I stopped to investigate, but was soon driven back by a cold wind and ominous clouds to my kick-standless bike which I had left lying alongside the road. I took one last loop through the gardens before returning to the bike shop.

“How much time do I have left?”

“About 45 minutes,” the guy told me.

“Oh, ok. Thanks. I have no sense of time anymore.”

So I headed around the boardwalk in the other direction around the lake. I wound through tiny trails cut deep into the grass, and down a path that directed me to a “Sunshine Falls, 10 minutes.” The path soon became far too dangerous for an inexperienced mountain biker like myself, and so I walked, pushing the bike along beside me, over the rocks and up the hills. Whether I found the falls or not, I’m not quite sure, because what I saw was fairly unspectacular, though not a waste of time. A stream cascaded down a narrow cut of rocks into the lake below. It looked more like a series of mini-rapids fit for a whitewater-rafting doll than any dramatic death-defying drops for a real canoe.

I returned the bike, and sat down alone, a single girl on a bench by the lakefront with an ice cream cone.

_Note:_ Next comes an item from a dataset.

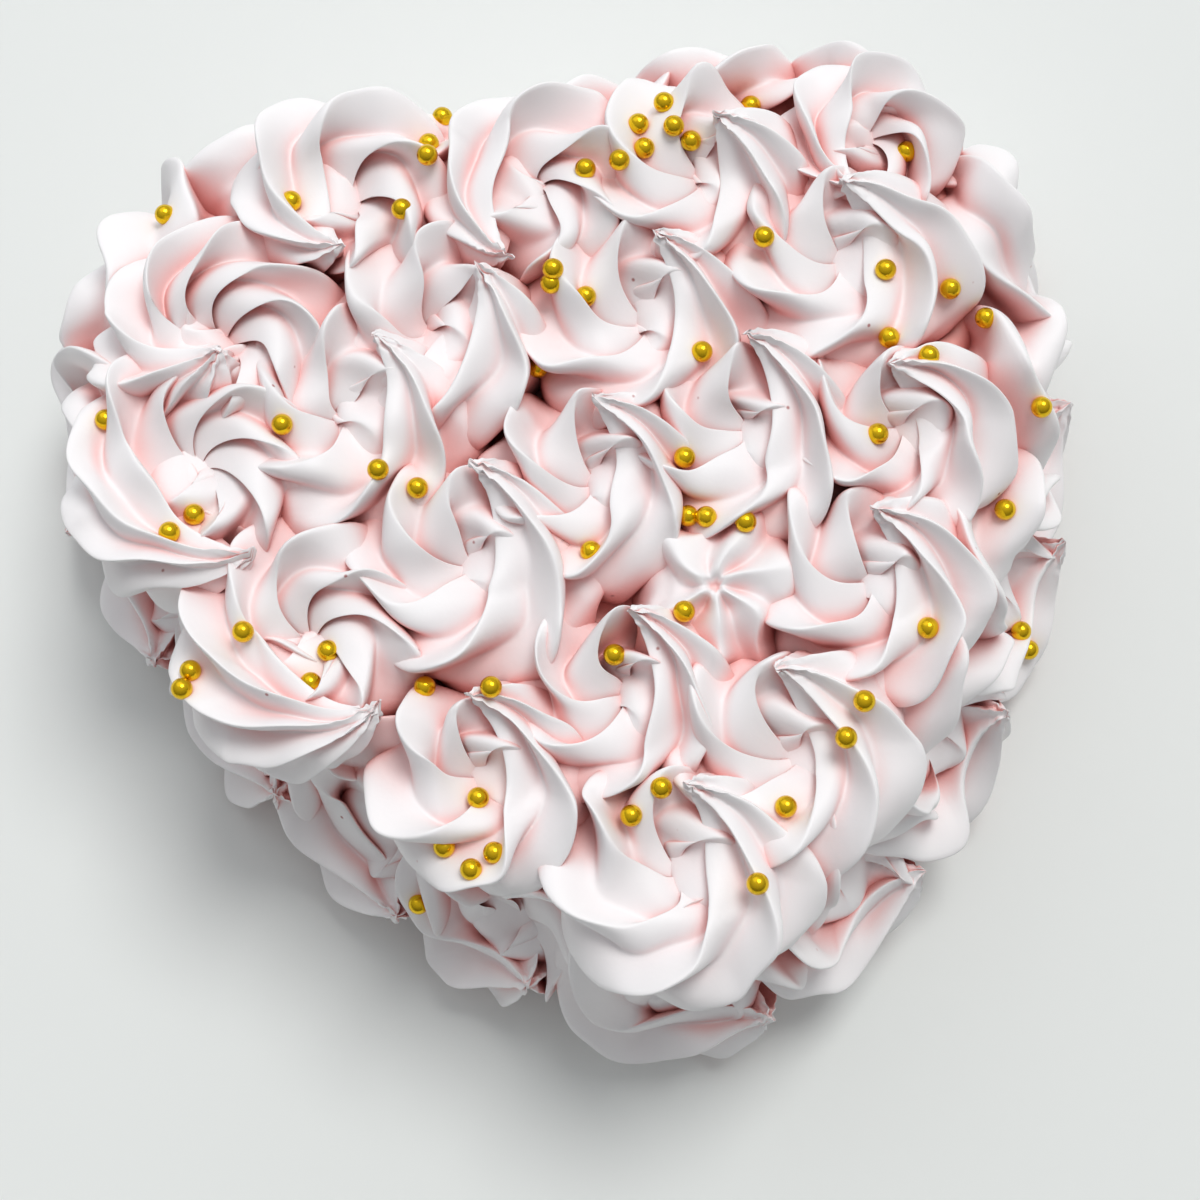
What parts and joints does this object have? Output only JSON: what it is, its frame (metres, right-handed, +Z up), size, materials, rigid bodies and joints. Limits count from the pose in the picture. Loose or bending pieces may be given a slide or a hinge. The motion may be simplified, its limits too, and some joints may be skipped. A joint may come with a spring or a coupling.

Back at the hostel, I decided to be brave and tell the folks who I had annoyed earlier with my incescent jabber of the impending bungy, that I had done it. A group of people sat around in the living room watching Good Will Hunting. So I joined them, two of them were Welsh, and the rest were English. Finding Nemo followed at my request, and we decided that Finding Nemo would make a great date movie, that children’s movies in general would in fact. It was a pleasent, quiet, anti-climactic evening before I had to catch my bus to Milford Sound the next morning. And I came to discover that even attractive Welsh rugby players aren’t crazy enough or bold enough to jump off a bridge.